Compensation planning for clergy and other church staff presents several unique tax issues that are not well understood by many church leaders and their advisers. This article looks at issues related to three components (or possible components) of the compensation package to review when structuring compensation plans.
The most basic component of church staff compensation is salary. There are two important considerations to keep in mind with respect to staff salaries: the amount of the salary and the use of salary reduction agreements. These two issues will be discussed separately.

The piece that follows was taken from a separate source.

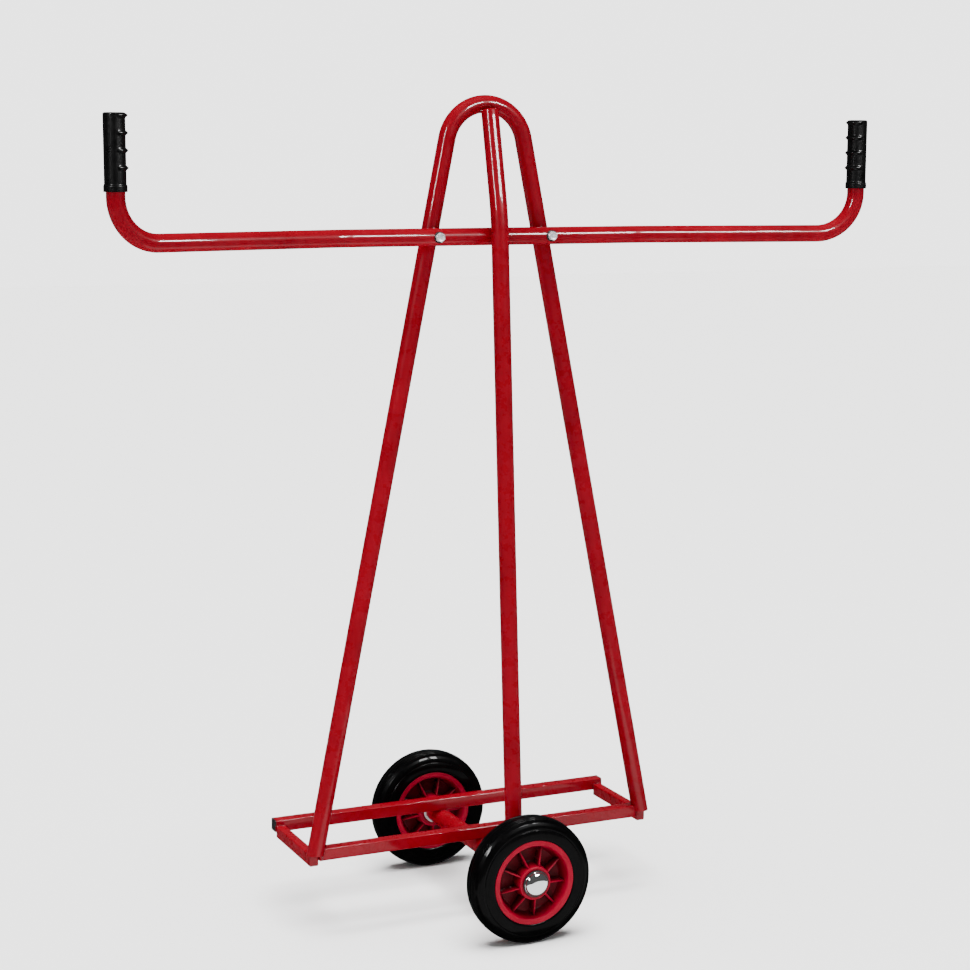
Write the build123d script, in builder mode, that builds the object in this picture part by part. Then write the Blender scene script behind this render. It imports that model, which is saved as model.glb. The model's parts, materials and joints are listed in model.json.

Staff salaries ordinarily are set by the church's governing authority, such as a board or committee. Churches generally may pay any amount they wish, with one important exception. If a church pays unreasonably high compensation to a pastor or other employee, there are two possible consequences:
1. Loss of tax-exempt status
In order for a church or any other charity to maintain its tax-exempt status, it must meet a number of conditions. One condition is that it cannot pay unreasonably high compensation to any person. There are two considerations to note. First, very few charities have lost their exempt status for paying unreasonable compensation. The IRS has been reluctant to impose this remedy. Second, the law does not define what amount of compensation is unreasonable, and neither the IRS nor the courts have provided much clarification.
EXAMPLEA federal appeals court concluded that combined annual income of $115,680 paid by a religious organization to its founder and his wife was not excessive.